Paul adds that Christmas represents the “best in us”, because during this time we try and behave in a more benevolent way than usual, pointing out that it can be easy to take the significance of the day for granted. As a result of this deep love and appreciation of Christmas, he strives to focus on the spiritual importance of the day, rather than viewing it on a two-dimensional level.

“I think increasingly we as a people of faith – we are not asked always to do but we are asked to be and I think that sometimes all you have to do is just to be there not do something, but just to be there with people.
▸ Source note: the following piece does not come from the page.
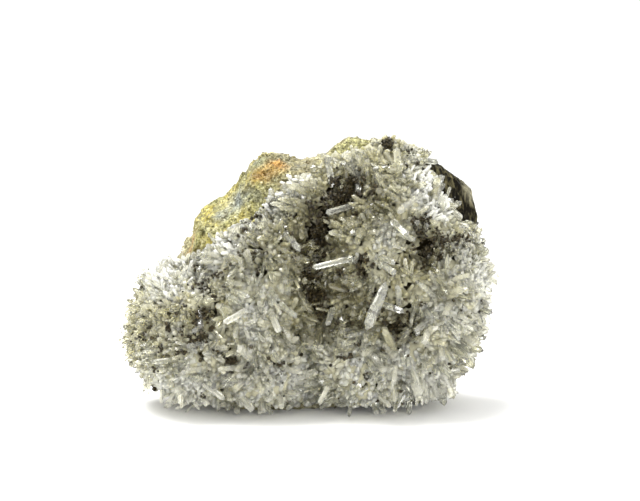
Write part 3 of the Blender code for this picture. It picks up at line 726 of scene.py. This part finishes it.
class Nodes:
    """Short ways to write a material's node tree."""

    def __init__(self, name):
        self.material = bpy.data.materials.new(name)
        self.material.use_nodes = True
        self.tree = self.material.node_tree
        self.shader = self.tree.nodes["Principled BSDF"]
        self.place = self.tree.nodes.new("ShaderNodeTexCoord").outputs["Object"]

    def put(self, socket, value):
        """Links what another node gives, or sets a plain value."""
        if isinstance(value, bpy.types.NodeSocket):
            self.tree.links.new(value, socket)
        else:
            socket.default_value = value

    def noise(self, size_mm, detail=4.0, roughness=0.6, distortion=0.0, place=None):
        """Noise with features of this size."""
        node = self.tree.nodes.new("ShaderNodeTexNoise")
        self.put(node.inputs["Vector"], place or self.place)
        node.inputs["Scale"].default_value = 1 / (size_mm * MM)
        node.inputs["Detail"].default_value = detail
        node.inputs["Roughness"].default_value = roughness
        node.inputs["Distortion"].default_value = distortion
        return node.outputs["Fac"]

    def vector(self, operation, a, b):
        """A node that works on two vectors."""
        node = self.tree.nodes.new("ShaderNodeVectorMath")
        node.operation = operation
        self.put(node.inputs[0], a)
        self.put(node.inputs[1], b)
        return node

    def facets(self, size_mm):
        """Height of small tilted facets of this size, and a random value for each facet."""
        scale = 1 / (size_mm * MM)
        cells = self.tree.nodes.new("ShaderNodeTexVoronoi")
        cells.inputs["Scale"].default_value = scale
        self.put(cells.inputs["Vector"], self.place)
        way = self.vector("SUBTRACT", self.place, cells.outputs["Position"])
        tilt = self.vector("SUBTRACT", cells.outputs["Color"], (0.5, 0.5, 0.5))
        dot = self.vector("DOT_PRODUCT", way.outputs[0], tilt.outputs[0])
        height = self.math("MULTIPLY", dot.outputs["Value"], scale)
        return height, cells.outputs["Color"]

    def spread(self, value, low, high, out_low=0.0, out_high=1.0):
        """The value's span from low to high, mapped to another span and held inside it."""
        node = self.tree.nodes.new("ShaderNodeMapRange")
        self.put(node.inputs["Value"], value)
        for key, number in zip(("From Min", "From Max", "To Min", "To Max"), (low, high, out_low, out_high)):
            node.inputs[key].default_value = number
        return node.outputs["Result"]

    def math(self, operation, a, b):
        """The two values, worked out into one."""
        node = self.tree.nodes.new("ShaderNodeMath")
        node.operation = operation
        self.put(node.inputs[0], a)
        self.put(node.inputs[1], b)
        return node.outputs[0]

    def mix(self, share, a, b):
        """Colour a, and colour b where the share is 1."""
        node = self.tree.nodes.new("ShaderNodeMix")
        node.data_type = "RGBA"
        self.put(node.inputs[0], share)
        for place, colour in ((MIX_A, a), (MIX_B, b)):
            self.put(node.inputs[place], opaque(colour))
        return node.outputs[MIX_RESULT]

    def near(self, spot, radius, soft):
        """1 near this point, in millimetres, and 0 beyond the radius."""
        place = tuple((np.array(spot, float) + SHIFT) * MM)
        far = self.vector("DISTANCE", self.place, place).outputs["Value"]
        return self.spread(far, (radius + soft) * MM, (radius - soft) * MM)

    def value(self, name):
        """A value that the mesh carries."""
        node = self.tree.nodes.new("ShaderNodeAttribute")
        node.attribute_name = name
        return node.outputs["Fac"]

    def finish(self, colour, roughness, height=None, depth_mm=0.1, **plain):
        """Joins what was made to the Principled shader, and gives back the material."""
        self.put(self.shader.inputs["Base Color"], opaque(colour))
        self.put(self.shader.inputs["Roughness"], roughness)
        for key, number in plain.items():
            self.shader.inputs[key.replace("_", " ").title().replace("Ior", "IOR")].default_value = number
        if height is not None:
            bump = self.tree.nodes.new("ShaderNodeBump")
            bump.inputs["Distance"].default_value = depth_mm * MM
            self.put(bump.inputs["Height"], height)
            self.put(self.shader.inputs["Normal"], bump.outputs["Normal"])
        return self.material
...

And I’m also mindful of the fact that there are a lot of people for whom Christmas is not happy.

“You know we use this line ‘Happy Christmas’ – what does that really mean? Particularly in the hospice environment where I’m very close, you are mindful that there are people who are going to have a very unhappy Christmas because somebody isn’t going to be there. There’s going to be a missing place at the table. So, I’m always trying to be very mindful of the language that I use when I’m talking to people.

“I try not to say have a ‘Happy Christmas’ in that environment because I know that deep down it’s going to be anything but a happy Christmas,” he says.


Given the fragility of life, Paul is keen to spend time with his family and friends as much as possible during the Christmas holidays, and celebrate what it means to be alive.

“I like to spend Christmas day at home but we haven’t got a huge extended family but there is an extended family and we tend to spend the days after Christmas visiting them or having them at the house.

“So, you know mum and dad will come down one day between Christmas and the new year. Carol’s mother is very frail, she’s in a nursing home so actually we will visit her on Christmas day after the hospice and before we come home.”

Indeed, Paul’s family, in particular his own parents, have played a formative role in his life and have allowed him to become the man he is today. While he says that as a child, he still remembers receiving a present of a toy dog on four wheels which he called ‘Gaggy’, this gift was nothing compared to what values his parents instilled in him.

“I think the greatest present of all that I can say is the love and the affirmation that I have gained from my mum and dad. It’s totally unconditional and guess what, I will be 65 just before Christmas, and my mum and dad are both still very much alive, hale and hearty, and they know how much I love them and this is an opportunity for me to say the values they have instilled in me from childhood are the values that live with me till this day,” he says.

Behind this unwavering love for friend or stranger, is his strong faith that guides him every day. Although now a practicing Presbyterian, Paul says he brings his Catholicism with him on his faith journey, adding that rather than focusing on denominations, he sees himself as Christian and as part of that huge family of Christ.

“I am surrounded largely by people of faith and the conversations that we would have would revolve around the real meaning of festivals like Christmas rather than the two-dimensional one where it’s just about the here and now and having a good time. I tend not to have a massive hangover on New Year’s Day because in truth I’m trying to live everyday not so much as it’s Christmas day but I’m trying to live every day the way God would want.”